Village in Kinn Municipality, Norway

Eikefjord is a village in Kinn Municipality in Vestland county, Norway. The village is located at the end of the Eikefjorden along the Norwegian National Road 5 highway. The town of Florø lies about 30 km to the west and the village of Naustdal lies about 20 km to the southeast (through the Naustdal Tunnel. The lake Endestadvatnet lies about 5 km to the east. The villages of Nyttingnes and Steinhovden lie about 15 km west of Eikefjord.

The 0.39 km2 village has a population (2024) of 435 and a population density of 1115 PD/km2.
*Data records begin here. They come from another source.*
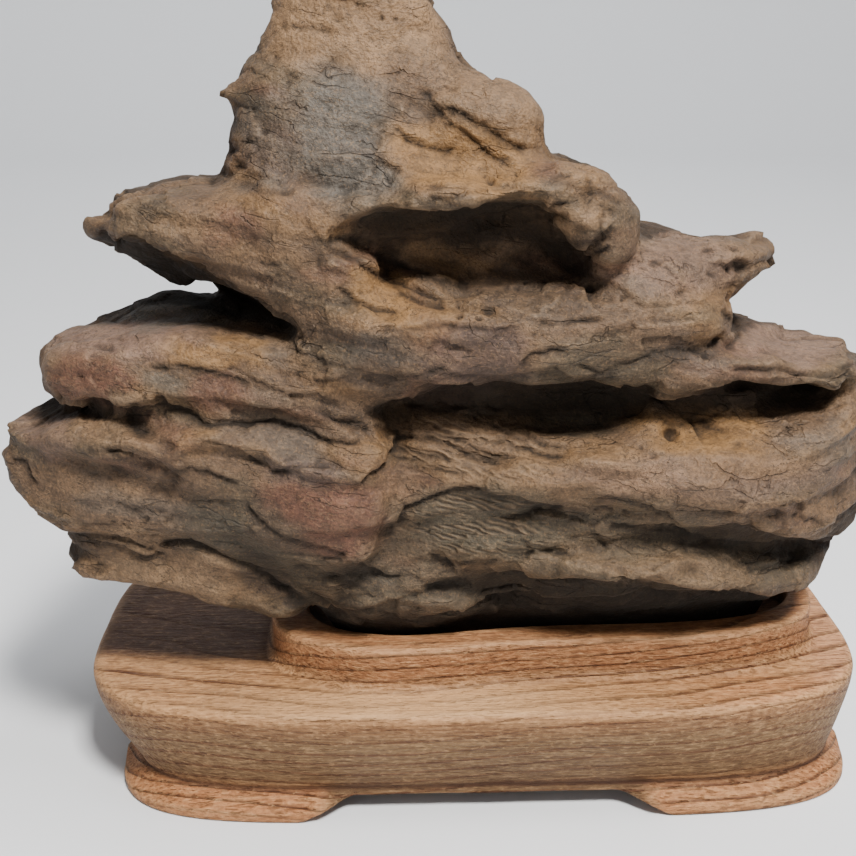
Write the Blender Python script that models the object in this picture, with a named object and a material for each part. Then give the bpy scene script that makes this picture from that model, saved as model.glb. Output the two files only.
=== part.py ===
"""A viewing stone resting in the carved seat of its low wooden stand.

Two pieces: the stone, a bedded sandstone shaped like a mountain with wings and caves,
and the stand, one block of wood with a raised seat wall and four corner feet.
The stone is made as its beds and columns, each a smooth loft, welded into one body,
hollowed by its caves, broken into ledges along its bedding and thinned to flat facets.

Lengths below are in millimetres, measured from the middle of the stand's deck at the
table; +X is to the right and +Y away from the front. The finished pair is moved so that
the origin is under the middle of its box.
"""

import math
from typing import NamedTuple

import bmesh
import bpy
from mathutils import Vector, noise

MM = 0.001

# The stand: its deck, and the crease where the side meets the feet
DECK_HALF_LENGTH, DECK_HALF_WIDTH = 108.0, 53.8
DECK_SQUARENESS = 3.7
DECK_HEIGHT, WALL_TOP = 34.2, 46.0
SEAT_FLOOR, SEAT_GAP = 38.0, 0.3
FOOT_CENTRE = (3.0, -0.5)
FOOT_HALF_LENGTH, FOOT_HALF_WIDTH = 103.6, 51.0
FOOT_SQUARENESS = 5.0
FOOT_FLARE = 4.8
CREASE_HEIGHT = 7.3
BODY_START, BODY_UNDERSIDE = 1.2, 5.6
FEET_TOP = 8.9

# Tables of inset and height: the foot, the deck's edge, the seat wall and the seat
FOOT_STEPS = ((0.6, 0.0), (0.0, 0.8), (0.0, 2.6), (0.8, 3.6), (4.8, 7.7), (7.3, FEET_TOP))
EDGE_STEPS = ((0.4, 33.0), (1.8, DECK_HEIGHT))
WALL_STEPS = ((-2.4, 33.2), (-1.6, 34.7), (-0.3, 36.2), (0.0, 45.0), (1.0, WALL_TOP))
SEAT_STEPS = ((0.6, SEAT_FLOOR), (0.0, 39.2), (0.0, 45.2), (-0.9, 46.2), (-0.9, 50.0))

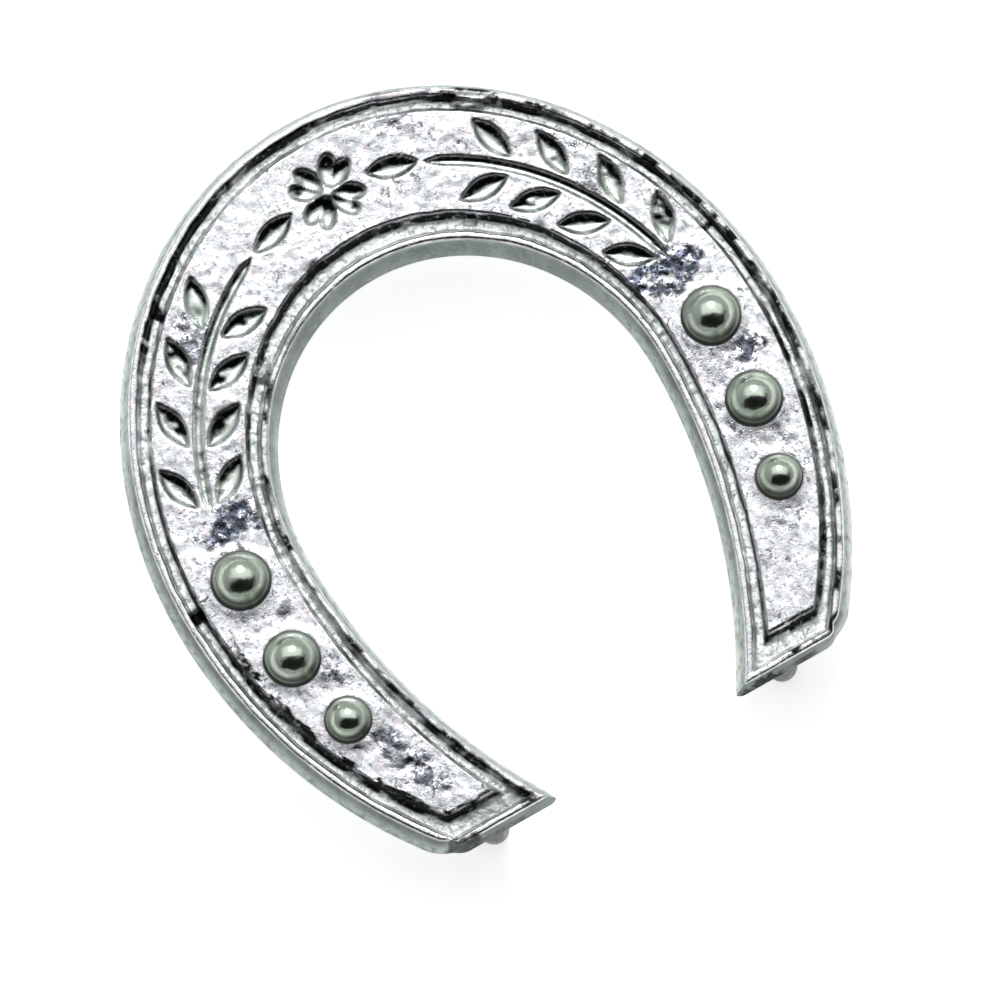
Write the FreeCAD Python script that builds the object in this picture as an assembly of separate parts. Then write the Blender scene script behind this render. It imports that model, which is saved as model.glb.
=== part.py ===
import FreeCAD, Part
import math
import os

# A small cast good-luck horseshoe emblem, face up on three back pegs. Millimetres.
# X runs across the shoe, Y runs from the heels to the toe, Z is up. The origin is
# under the middle of the shoe, at the tips of the pegs.

# Levels above the peg tips
PEG_LENGTH = 4.5
BACK_Z = PEG_LENGTH
CHANNEL_Z = BACK_Z + 1.25
LIP_Z = BACK_Z + 1.80
FIELD_Z = BACK_Z + 2.00

# Every outline is a half ellipse round the toe, which meets a circular arc down each
# leg on the line Y = WAIST_Y. Each row: outer half width, outer toe height above the
# waist, outer leg radius, inner half width, inner toe height, inner leg radius, and
# the Y of the straight heel end.
WAIST_Y = -1.5
BACK_EDGE = (17.60, 20.00, 26.4, 10.00, 10.80, 31.7, -18.50)
LIP_OUTER = (17.10, 19.50, 25.9, 10.50, 11.35, 32.2, -18.25)
LIP_INNER = (16.75, 19.05, 25.5, 10.85, 11.70, 32.5, -17.90)
CHANNEL_WALL = (16.60, 18.85, 25.3, 11.00, 11.90, 32.7, -17.75)
FIELD_ROOT = (16.20, 18.45, 24.2, 11.30, 12.55, 34.4, -16.95)
FIELD_TOP = (16.00, 18.20, 23.9, 11.50, 12.90, 34.8, -16.60)
# Corner radii at the heel ends: the two outer corners, then the two inner ones
PLATE_CORNERS = (1.10, 0.60)
CHANNEL_CORNERS = (0.70, 0.35)
FIELD_CORNERS = (0.30, 0.25)
# The middle of each heel across the leg, and how far in Y its corners reach from the end
HEEL_MIDDLE_X = 8.40
CORNER_REACH = 1.0

# Studs on each leg: size, X, Y, collar radius, dome radius, dome height
STUDS = (
    ("large", 13.65, -1.10, 1.55, 1.42, 1.15),
    ("medium", 13.40, -5.85, 1.47, 1.34, 1.10),
    ("small", 12.50, -9.95, 1.22, 1.09, 0.95),
)
COLLAR_HEIGHT = 0.15
COLLAR_ROUNDING = 0.09
SHANK_RADIUS = 0.60
TAIL_RADIUS = 0.95
TAIL_DEPTH = 0.35
# How far shapes that are joined run into each other, and how far cutters stand out
OVERLAP = 0.10
CUTTER_EXCESS = 1.0

# Back pegs: side, X, Y. Each has a thinner tenon that is let into the plate.
PEG_HEEL_Y = -17.50
PEG_TOE_Y = 13.90
PEGS = (
    ("left_heel", -HEEL_MIDDLE_X, PEG_HEEL_Y),
    ("right_heel", HEEL_MIDDLE_X, PEG_HEEL_Y),
    ("toe", 0.0, PEG_TOE_Y),
)
PEG_RADIUS = 0.80
PEG_CHAMFER = 0.15
TENON_RADIUS = 0.60
TENON_TAPER = 0.20
TENON_LENGTH = 0.70

# Engraved sprigs: one on each side, with a four-leaf clover between them at the toe
STEM_LINE = (13.75, 15.55)
STEM_ANGLES = (15.0, 69.0)
STEM_WIDTH = 0.60
STEM_DEPTH = 0.26
LEAF_ANGLES = (21.0, 32.5, 44.0, 55.5)
TIP_LEAF_ANGLE = 75.5
LEAF_HALF_LENGTH = 1.45
LEAF_HALF_WIDTH = 0.62
LEAF_DEPTH = 0.34
LEAF_OFFSET = 1.30
LEAF_TILT = 36.0
CLOVER_CENTRE = (0.0, 14.05)
CLOVER_REACH = 1.10
CLOVER_HALF_LENGTH = 0.95
CLOVER_HALF_WIDTH = 0.52
CLOVER_LEAN = 16.0


def half_ellipse(half_width, height, z):
    """The toe end of an outline, from its right end round to its left end."""
    middle = FreeCAD.Vector(0, WAIST_Y, z)
    top = FreeCAD.Vector(0, WAIST_Y + height, z)
    left = FreeCAD.Vector(-half_width, WAIST_Y, z)
    curve = Part.Ellipse(top, left, middle)
    return curve.toShape(-math.pi / 2, math.pi / 2)


def leg_x(half_width, radius, y):
    """The half width of a leg arc at the height y below the waist."""
    drop = WAIST_Y - y
    return half_width - radius + math.sqrt(radius * radius - drop * drop)


def leg_arc(half_width, radius, heel_y, side, z):
    """One leg of an outline, from the waist to the heel."""
    middle_y = (WAIST_Y + heel_y) / 2
    start = FreeCAD.Vector(side * half_width, WAIST_Y, z)
    middle = FreeCAD.Vector(side * leg_x(half_width, radius, middle_y), middle_y, z)
    end = FreeCAD.Vector(side * leg_x(half_width, radius, heel_y), heel_y, z)
    return Part.Arc(start, middle, end).toShape()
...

Eikefjord Church is located in this village, serving the southeastern part of the municipality. This village was the administrative centre of the old Eikefjord Municipality which existed from 1923 until 1964.

==Name==
The village was named after the old Eikefjord farm (Eikifjǫrðr) since the Eikefjord Church was located there. The farm is named after the Eikefjorden which is located nearby. The fjord name comes from the Old Norse word eik which means oak wood.

==Population==
In 2001, the village of Eikefjord had 322 inhabitants. The greater Eikefjord area had exactly 1,000 inhabitants, with 322 inhabitants in the village of Eikefjord, 100 in Tonheim/Grov, 88 in Sunnarvik, 192 in Hovland, 55 in Svardal/Steindalen, 117 in Langedal/Ramsdal, and 126 in Endestad/Løkkebø. Also in 2001, the whole Eikefjord district has a population of 1,273.